(Modeling code records)
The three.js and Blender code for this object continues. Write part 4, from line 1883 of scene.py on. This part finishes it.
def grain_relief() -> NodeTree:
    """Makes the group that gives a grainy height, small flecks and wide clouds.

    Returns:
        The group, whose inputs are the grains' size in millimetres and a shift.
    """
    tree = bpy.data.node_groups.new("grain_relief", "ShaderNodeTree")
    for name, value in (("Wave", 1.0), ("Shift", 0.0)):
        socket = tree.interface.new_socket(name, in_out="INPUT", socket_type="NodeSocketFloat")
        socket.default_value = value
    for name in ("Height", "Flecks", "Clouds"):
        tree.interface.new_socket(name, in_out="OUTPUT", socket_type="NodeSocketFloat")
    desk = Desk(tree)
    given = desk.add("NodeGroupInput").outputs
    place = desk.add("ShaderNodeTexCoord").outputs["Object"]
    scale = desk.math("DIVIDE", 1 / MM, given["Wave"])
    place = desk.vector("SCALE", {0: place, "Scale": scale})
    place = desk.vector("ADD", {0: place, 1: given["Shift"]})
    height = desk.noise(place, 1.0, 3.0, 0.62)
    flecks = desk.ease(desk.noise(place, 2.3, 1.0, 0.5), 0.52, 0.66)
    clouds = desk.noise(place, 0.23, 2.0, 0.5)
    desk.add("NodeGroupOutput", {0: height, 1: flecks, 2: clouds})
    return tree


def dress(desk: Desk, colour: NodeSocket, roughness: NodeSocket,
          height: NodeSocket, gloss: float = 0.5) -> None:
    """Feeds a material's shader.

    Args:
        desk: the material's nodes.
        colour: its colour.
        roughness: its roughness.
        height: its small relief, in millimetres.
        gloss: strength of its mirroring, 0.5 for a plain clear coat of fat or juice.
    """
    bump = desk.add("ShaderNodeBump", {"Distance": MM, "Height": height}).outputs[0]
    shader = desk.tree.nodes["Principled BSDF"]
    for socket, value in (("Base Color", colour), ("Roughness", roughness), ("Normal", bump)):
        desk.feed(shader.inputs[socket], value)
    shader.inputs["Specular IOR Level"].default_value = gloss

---

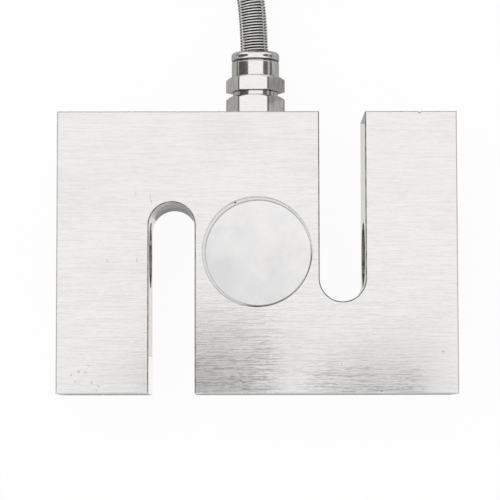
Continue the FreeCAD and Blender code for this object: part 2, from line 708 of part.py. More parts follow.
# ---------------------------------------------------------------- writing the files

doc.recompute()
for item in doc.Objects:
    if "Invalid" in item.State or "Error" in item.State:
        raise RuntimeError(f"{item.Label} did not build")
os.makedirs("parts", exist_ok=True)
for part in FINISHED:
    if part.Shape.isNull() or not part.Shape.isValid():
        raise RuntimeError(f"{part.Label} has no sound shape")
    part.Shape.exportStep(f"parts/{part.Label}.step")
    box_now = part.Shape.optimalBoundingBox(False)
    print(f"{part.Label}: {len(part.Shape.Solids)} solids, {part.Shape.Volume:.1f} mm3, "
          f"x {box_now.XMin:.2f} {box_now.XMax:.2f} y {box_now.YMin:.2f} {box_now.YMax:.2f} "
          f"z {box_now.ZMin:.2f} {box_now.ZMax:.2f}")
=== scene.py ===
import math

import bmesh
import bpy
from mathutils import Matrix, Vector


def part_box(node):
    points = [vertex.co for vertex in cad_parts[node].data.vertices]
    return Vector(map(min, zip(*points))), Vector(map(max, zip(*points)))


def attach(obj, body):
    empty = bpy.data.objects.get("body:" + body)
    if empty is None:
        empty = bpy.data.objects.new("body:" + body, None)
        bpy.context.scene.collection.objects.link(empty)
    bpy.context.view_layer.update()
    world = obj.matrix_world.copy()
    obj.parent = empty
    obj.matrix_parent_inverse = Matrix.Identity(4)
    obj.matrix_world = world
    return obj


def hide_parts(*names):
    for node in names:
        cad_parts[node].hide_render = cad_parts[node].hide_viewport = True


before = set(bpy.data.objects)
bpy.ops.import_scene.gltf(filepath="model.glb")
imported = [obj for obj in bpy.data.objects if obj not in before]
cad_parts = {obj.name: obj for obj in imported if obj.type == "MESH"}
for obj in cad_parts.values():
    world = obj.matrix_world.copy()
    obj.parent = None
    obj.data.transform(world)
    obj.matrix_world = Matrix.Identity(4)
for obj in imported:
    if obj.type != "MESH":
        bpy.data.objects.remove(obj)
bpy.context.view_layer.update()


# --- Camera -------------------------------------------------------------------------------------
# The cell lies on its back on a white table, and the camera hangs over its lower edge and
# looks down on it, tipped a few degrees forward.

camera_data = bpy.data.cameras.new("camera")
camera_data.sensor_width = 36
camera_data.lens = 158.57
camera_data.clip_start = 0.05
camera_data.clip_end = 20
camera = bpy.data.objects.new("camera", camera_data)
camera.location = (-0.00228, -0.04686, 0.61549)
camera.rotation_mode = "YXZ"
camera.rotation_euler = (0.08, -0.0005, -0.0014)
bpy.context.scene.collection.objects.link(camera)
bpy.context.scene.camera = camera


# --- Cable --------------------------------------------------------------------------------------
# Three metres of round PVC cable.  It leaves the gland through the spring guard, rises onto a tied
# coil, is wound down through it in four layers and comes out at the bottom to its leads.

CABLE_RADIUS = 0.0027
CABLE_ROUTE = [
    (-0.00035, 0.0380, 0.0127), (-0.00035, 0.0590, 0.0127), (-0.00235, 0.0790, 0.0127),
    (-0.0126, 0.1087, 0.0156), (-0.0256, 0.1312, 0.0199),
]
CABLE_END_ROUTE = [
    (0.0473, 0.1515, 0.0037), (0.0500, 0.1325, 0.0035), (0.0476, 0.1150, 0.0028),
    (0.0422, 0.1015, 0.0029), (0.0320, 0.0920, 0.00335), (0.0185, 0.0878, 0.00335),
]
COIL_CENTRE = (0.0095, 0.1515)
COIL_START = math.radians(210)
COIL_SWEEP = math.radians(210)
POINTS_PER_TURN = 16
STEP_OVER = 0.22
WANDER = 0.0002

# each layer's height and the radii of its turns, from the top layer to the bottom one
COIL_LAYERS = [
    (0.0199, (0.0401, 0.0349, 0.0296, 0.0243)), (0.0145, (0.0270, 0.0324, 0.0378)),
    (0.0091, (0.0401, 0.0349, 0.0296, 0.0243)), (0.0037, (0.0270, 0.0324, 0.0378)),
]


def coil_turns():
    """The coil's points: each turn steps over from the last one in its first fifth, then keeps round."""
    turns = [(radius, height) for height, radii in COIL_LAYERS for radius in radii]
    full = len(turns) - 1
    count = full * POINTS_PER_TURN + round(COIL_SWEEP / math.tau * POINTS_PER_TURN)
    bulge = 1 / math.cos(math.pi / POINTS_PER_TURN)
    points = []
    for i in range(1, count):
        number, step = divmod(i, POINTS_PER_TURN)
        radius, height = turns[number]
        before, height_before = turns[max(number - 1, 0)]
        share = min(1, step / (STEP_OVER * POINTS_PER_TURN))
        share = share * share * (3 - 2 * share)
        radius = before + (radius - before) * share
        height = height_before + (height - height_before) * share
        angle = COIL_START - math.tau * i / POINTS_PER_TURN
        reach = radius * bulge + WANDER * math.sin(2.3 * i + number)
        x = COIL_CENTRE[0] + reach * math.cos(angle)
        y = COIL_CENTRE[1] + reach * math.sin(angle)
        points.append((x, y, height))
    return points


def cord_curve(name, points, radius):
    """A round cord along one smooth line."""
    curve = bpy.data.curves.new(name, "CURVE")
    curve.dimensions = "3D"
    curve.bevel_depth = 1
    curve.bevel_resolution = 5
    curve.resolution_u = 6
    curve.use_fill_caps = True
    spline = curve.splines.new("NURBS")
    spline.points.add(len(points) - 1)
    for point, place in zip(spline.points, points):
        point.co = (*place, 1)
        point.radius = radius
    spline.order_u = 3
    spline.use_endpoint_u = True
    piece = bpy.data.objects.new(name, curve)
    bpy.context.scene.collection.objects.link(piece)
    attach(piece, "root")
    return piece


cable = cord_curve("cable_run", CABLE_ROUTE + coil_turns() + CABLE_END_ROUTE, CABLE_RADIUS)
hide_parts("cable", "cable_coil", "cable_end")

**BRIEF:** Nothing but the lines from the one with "doc.recompute()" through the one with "cad_parts[node].hide_render = cad_parts[node].hide_viewport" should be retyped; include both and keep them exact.

**ANSWER TO THE PROBLEM:**
doc.recompute()
for item in doc.Objects:
    if "Invalid" in item.State or "Error" in item.State:
        raise RuntimeError(f"{item.Label} did not build")
os.makedirs("parts", exist_ok=True)
for part in FINISHED:
    if part.Shape.isNull() or not part.Shape.isValid():
        raise RuntimeError(f"{part.Label} has no sound shape")
    part.Shape.exportStep(f"parts/{part.Label}.step")
    box_now = part.Shape.optimalBoundingBox(False)
    print(f"{part.Label}: {len(part.Shape.Solids)} solids, {part.Shape.Volume:.1f} mm3, "
          f"x {box_now.XMin:.2f} {box_now.XMax:.2f} y {box_now.YMin:.2f} {box_now.YMax:.2f} "
          f"z {box_now.ZMin:.2f} {box_now.ZMax:.2f}")
=== scene.py ===
import math

import bmesh
import bpy
from mathutils import Matrix, Vector


def part_box(node):
    points = [vertex.co for vertex in cad_parts[node].data.vertices]
    return Vector(map(min, zip(*points))), Vector(map(max, zip(*points)))


def attach(obj, body):
    empty = bpy.data.objects.get("body:" + body)
    if empty is None:
        empty = bpy.data.objects.new("body:" + body, None)
        bpy.context.scene.collection.objects.link(empty)
    bpy.context.view_layer.update()
    world = obj.matrix_world.copy()
    obj.parent = empty
    obj.matrix_parent_inverse = Matrix.Identity(4)
    obj.matrix_world = world
    return obj


def hide_parts(*names):
    for node in names:
        cad_parts[node].hide_render = cad_parts[node].hide_viewport = True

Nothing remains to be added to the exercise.